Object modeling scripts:
-------------------------

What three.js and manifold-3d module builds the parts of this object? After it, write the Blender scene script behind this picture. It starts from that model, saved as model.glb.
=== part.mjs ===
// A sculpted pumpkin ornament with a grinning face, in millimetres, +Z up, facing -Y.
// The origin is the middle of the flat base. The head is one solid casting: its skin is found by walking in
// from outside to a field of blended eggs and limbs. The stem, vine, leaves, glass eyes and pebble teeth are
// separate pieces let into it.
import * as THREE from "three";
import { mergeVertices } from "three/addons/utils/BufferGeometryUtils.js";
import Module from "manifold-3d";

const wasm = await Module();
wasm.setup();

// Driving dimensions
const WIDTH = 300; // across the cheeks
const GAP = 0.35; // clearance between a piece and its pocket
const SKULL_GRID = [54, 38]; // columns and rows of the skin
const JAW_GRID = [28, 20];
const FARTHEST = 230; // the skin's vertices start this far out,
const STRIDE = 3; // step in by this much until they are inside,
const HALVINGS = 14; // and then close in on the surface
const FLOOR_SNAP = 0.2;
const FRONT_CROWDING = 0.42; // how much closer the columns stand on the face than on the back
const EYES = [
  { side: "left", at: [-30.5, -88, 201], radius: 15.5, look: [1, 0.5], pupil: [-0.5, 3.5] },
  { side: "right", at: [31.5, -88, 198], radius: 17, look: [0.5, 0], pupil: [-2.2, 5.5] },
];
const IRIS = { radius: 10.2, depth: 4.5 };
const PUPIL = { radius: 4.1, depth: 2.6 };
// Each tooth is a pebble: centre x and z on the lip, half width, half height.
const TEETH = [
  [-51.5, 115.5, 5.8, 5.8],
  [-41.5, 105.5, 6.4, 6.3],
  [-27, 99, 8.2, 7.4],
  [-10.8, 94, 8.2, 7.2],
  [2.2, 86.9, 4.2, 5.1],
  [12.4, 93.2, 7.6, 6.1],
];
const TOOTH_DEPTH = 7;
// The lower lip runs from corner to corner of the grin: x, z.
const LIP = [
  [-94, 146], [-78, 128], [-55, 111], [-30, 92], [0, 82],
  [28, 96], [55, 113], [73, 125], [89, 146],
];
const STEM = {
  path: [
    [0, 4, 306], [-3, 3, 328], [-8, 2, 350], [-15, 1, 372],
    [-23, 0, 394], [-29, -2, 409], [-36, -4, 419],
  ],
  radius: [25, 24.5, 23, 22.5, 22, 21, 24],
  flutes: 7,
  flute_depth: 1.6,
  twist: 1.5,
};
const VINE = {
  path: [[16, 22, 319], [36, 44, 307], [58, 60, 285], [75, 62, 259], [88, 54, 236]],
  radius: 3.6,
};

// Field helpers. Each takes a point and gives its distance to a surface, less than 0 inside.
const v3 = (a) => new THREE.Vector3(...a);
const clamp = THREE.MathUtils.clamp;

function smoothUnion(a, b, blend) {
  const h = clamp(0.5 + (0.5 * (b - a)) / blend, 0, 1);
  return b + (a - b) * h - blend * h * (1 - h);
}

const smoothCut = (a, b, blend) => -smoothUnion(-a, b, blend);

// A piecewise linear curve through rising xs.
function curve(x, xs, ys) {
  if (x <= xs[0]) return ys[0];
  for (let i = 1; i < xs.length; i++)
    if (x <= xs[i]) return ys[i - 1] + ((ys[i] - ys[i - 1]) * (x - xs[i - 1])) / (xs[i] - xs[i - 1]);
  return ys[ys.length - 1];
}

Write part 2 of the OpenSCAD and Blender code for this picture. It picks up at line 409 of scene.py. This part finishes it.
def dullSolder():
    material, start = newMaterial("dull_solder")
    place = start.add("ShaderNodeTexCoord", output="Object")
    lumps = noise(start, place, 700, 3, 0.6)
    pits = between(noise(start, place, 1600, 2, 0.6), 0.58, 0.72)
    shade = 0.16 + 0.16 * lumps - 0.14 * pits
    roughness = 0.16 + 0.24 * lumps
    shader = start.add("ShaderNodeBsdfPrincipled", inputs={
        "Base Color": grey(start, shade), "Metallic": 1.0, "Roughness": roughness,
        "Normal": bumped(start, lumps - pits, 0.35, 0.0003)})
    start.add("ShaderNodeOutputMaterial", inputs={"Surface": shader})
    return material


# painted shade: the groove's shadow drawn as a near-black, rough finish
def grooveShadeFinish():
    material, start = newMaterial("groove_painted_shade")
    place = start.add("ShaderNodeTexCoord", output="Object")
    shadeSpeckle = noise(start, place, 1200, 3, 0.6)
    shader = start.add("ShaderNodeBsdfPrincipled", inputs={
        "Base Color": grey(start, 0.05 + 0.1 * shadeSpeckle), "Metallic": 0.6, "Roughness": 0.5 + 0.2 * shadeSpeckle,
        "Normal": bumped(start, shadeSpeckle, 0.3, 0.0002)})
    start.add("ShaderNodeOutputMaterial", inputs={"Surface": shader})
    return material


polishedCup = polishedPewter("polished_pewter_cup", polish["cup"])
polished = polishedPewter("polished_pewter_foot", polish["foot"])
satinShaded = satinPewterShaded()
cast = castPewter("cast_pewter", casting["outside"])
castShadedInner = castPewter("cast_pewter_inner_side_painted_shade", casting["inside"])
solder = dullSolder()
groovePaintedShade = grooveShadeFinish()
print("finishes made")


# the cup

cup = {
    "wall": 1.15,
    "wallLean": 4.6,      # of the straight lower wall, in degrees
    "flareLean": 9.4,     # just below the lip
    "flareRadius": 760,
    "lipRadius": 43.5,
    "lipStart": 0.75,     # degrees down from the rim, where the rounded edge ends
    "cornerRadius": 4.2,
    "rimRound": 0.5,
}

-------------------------

• [Aim]: Write out, word for word, every line from the one containing "Write part 2" through the last line of the records above.

• [Solution to the problem]:
Write part 2 of the OpenSCAD and Blender code for this picture. It picks up at line 409 of scene.py. This part finishes it.
def dullSolder():
    material, start = newMaterial("dull_solder")
    place = start.add("ShaderNodeTexCoord", output="Object")
    lumps = noise(start, place, 700, 3, 0.6)
    pits = between(noise(start, place, 1600, 2, 0.6), 0.58, 0.72)
    shade = 0.16 + 0.16 * lumps - 0.14 * pits
    roughness = 0.16 + 0.24 * lumps
    shader = start.add("ShaderNodeBsdfPrincipled", inputs={
        "Base Color": grey(start, shade), "Metallic": 1.0, "Roughness": roughness,
        "Normal": bumped(start, lumps - pits, 0.35, 0.0003)})
    start.add("ShaderNodeOutputMaterial", inputs={"Surface": shader})
    return material


# painted shade: the groove's shadow drawn as a near-black, rough finish
def grooveShadeFinish():
    material, start = newMaterial("groove_painted_shade")
    place = start.add("ShaderNodeTexCoord", output="Object")
    shadeSpeckle = noise(start, place, 1200, 3, 0.6)
    shader = start.add("ShaderNodeBsdfPrincipled", inputs={
        "Base Color": grey(start, 0.05 + 0.1 * shadeSpeckle), "Metallic": 0.6, "Roughness": 0.5 + 0.2 * shadeSpeckle,
        "Normal": bumped(start, shadeSpeckle, 0.3, 0.0002)})
    start.add("ShaderNodeOutputMaterial", inputs={"Surface": shader})
    return material


polishedCup = polishedPewter("polished_pewter_cup", polish["cup"])
polished = polishedPewter("polished_pewter_foot", polish["foot"])
satinShaded = satinPewterShaded()
cast = castPewter("cast_pewter", casting["outside"])
castShadedInner = castPewter("cast_pewter_inner_side_painted_shade", casting["inside"])
solder = dullSolder()
groovePaintedShade = grooveShadeFinish()
print("finishes made")


# the cup

cup = {
    "wall": 1.15,
    "wallLean": 4.6,      # of the straight lower wall, in degrees
    "flareLean": 9.4,     # just below the lip
    "flareRadius": 760,
    "lipRadius": 43.5,
    "lipStart": 0.75,     # degrees down from the rim, where the rounded edge ends
    "cornerRadius": 4.2,
    "rimRound": 0.5,
}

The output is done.